Encarnacion’s 2018 featured nagging ankle and bicep injuries. We’ll count on him to do like another power hitter left for dead in his mid-30s, Nelson Cruz, and post a near-career-high WAR.

Meanwhile, Dan Vogelbach will fulfill his promise, and Jay Bruce recapture his, in their shared at bats. It won’t amount to much, but will be positive.

Upon Seager’s return in June, his hard winter weight room work pays off. He once again has the strength to power the ball over and through shifts, getting back to the numbers of his prime (though with only half a season to amass WAR).

As for the defense of this group? Until Seager gets back, you optimistically hope for a lot of groundballs up the middle.

Healy WAR: 3.5

Encarnacion WAR: 4.5

Bruce WAR: 1.0

Vogelbach WAR: 1.0

Seager WAR: 2.0

Total 1B/3B/DH WAR: 12.0

Total WAR: 24.0


In 2017, Domingo Santana posted 2.9 WAR at age 24 for Milwaukee. That’s pretty good considering Mitch Haniger was a Class A Visalia Rawhide at that age.

Santana sat the bench in 2018 after the Brewers acquired Lorenzo Cain and Christian Yelich. The Brewers seemingly kept Santana around just in case either of those guys stunk. But Yelich won the MVP, with the most WAR in the National League. Cain was second in WAR.

Yelich nearly doubled his career-high WAR in 2018. Santana crushed the ball this spring, and power is one aspect of spring performance that does carry over to the regular season. It sure did carry over to Tokyo. You optimistically believe he can nearly pull a Yelich.

Leftfield WAR: 5.0

Total WAR: 29.0


The Rays did not put much stock in Mallex Smith’s 3.5 2018 WAR, built on the platform of a .366 BABIP. Even an optimist would be overdoing it to assign him a higher 2018 WAR. Smith’s speed and defense game makes him a solid performer, though.

Centerfield WAR: 3.0

Total WAR: 32.0


The Mariners’ only returning All-Star, and best player by both last year’s WAR and this year’s average fantasy baseball draft position, Mitch Haniger is a fulcrum for optimists’ hopes.

From 0.1 to 3.0 to 6.1 WAR, an optimist has gotta think Haniger will keep the good times rolling and improve yet again. Let’s give him a modest rise to 7.0.

Rightfield WAR: 7.0

Total WAR: 39.0

Starting Pitchers

One thing the 2001 Mariners did well was have a guy show up from Japan and put up one of the best seasons in team history. (Who would’ve believed he’d also play on the 2019 Mariners!?)

Another thing the 2001 Mariners did well was have their starting pitchers stay healthy.

Expecting Yusei Kikuchi to put up Ichiro numbers is unfair…but what about a tidy little 4.2 WAR, the same as Freddy Garcia’s 2001? Couldn’t 33-year-old Wade LeBlanc bump up from 2.3 WAR in 2018 to match 38-year-old Jamie Moyer’s 3.4 WAR 2001?

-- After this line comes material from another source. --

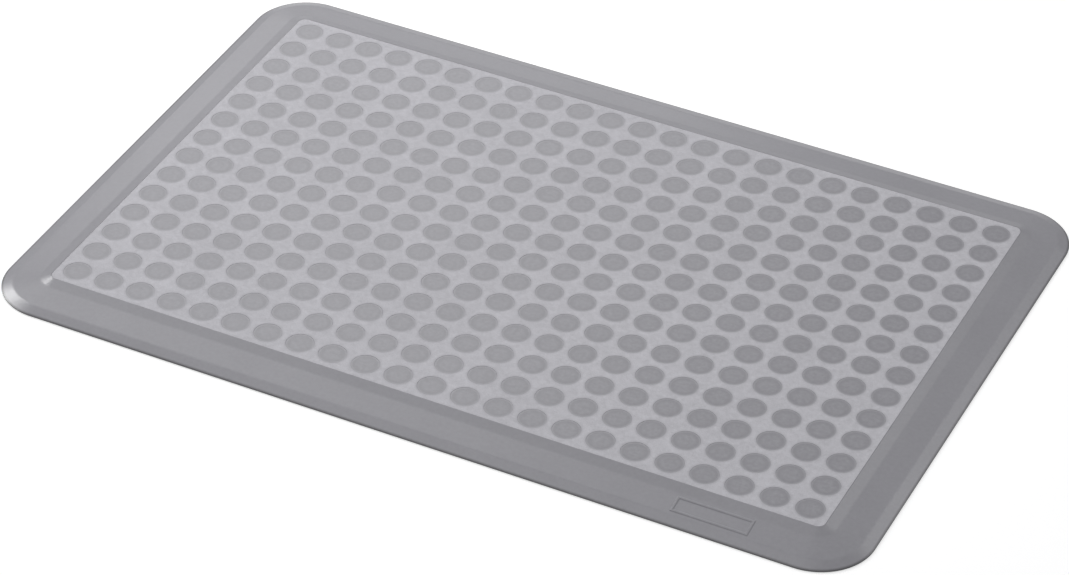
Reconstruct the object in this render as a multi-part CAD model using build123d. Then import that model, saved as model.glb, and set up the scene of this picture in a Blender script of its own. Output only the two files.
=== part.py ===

Marco Gonzales (2.5 WAR in ’18) and Mike Leake (1.6) only need to maintain to match the numbers put up by Aaron Sele (2.6 in ’01) and Paul Abbott (1.4).

Then there’s Felix Hernandez. An optimist like you thought Hernandez would be one of the best pitchers of his generation, and he was. Now, even the rose-est colored glasses can’t obscure Hernandez’ diminished fastball velocity and inconsistent command. For King Felix, abdication is nigh.

Perhaps, rookie Justus Sheffield replaces Hernandez in the rotation. He is one of the top pitching prospects in baseball. Sheffield could produce one of those unexpected rookie seasons that big-winning teams depend on.

Mariner pitchers named Matt Young and Dave Fleming each delivered 5 WAR seasons as rookies. Sheffield can’t do a 4.9?

Starting Pitching WAR: 19.0

Total WAR: 58.0

Relief Pitchers

Bullpen performance is notoriously unpredictable. The Mariners’ collection of outcasts won’t be great. Hunter Strickland, maybe the best of the bunch, is out through June at least. But with an acquisition at the trading deadline, can’t they manage average? You think so. And an average MLB bullpen was worth about 3.0 WAR last year.

Bullpen WAR: 3.0

Total WAR: 61.0


Won’t matter in this scenario. The Mariners have no viable replacement at catcher, second base, or any of the outfield positions. Injuries would doom this team, so if the bench comes into play, your optimism was misplaced.

Bench WAR: 0.0

Total WAR: 61.0

Total WAR: 61 + 48 (replacement level) = 109 wins!

The Playoffs and Aftermath

With the Astros and A’s around, it takes a lot of wins to finish atop the AL West … but you’d think 109 would do it, and claim the #1 seed. That would match the M’s up against the wild card winner in the divisional round, probably the Astros, Yankees, or Red Sox. With mediocre starting pitching and an average bullpen, this would not be a playoff-optimized team.

But in a short series, anything’s possible! Can you visualize Hunter Strickland throwing his glove in the air after striking out Bryce Harper? Kyle Seager racing over to hug him? Mitch Haniger sprinting in from right field, grinning from ear to ear?

Of course you can, you’re an optimist!